Locate the string "type" in the listing below. Copy every line where it is found.

=== SOURCE EXCERPT ===

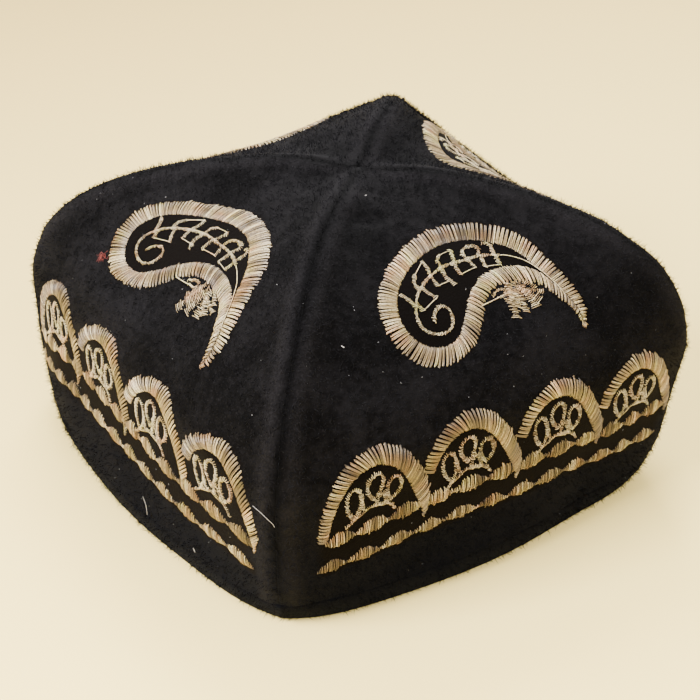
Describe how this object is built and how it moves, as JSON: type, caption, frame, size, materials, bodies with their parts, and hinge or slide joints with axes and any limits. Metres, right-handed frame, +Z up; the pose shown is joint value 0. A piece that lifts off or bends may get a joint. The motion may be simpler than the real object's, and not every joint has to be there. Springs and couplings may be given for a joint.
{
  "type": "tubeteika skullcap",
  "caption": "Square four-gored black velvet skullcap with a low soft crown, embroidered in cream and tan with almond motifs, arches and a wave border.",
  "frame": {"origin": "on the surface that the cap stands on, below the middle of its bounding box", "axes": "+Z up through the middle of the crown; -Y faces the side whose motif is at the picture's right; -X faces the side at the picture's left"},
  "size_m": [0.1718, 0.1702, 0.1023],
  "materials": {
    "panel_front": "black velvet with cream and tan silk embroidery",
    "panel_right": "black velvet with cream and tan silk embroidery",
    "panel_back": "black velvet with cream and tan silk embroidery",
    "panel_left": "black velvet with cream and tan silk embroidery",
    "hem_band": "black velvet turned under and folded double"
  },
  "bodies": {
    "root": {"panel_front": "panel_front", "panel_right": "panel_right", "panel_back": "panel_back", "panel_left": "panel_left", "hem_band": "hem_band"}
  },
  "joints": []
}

===

# SOLUTION TO THE EXERCISE
Describe how this object is built and how it moves, as JSON: type, caption, frame, size, materials, bodies with their parts, and hinge or slide joints with axes and any limits. Metres, right-handed frame, +Z up; the pose shown is joint value 0. A piece that lifts off or bends may get a joint. The motion may be simpler than the real object's, and not every joint has to be there. Springs and couplings may be given for a joint.
  "type": "tubeteika skullcap",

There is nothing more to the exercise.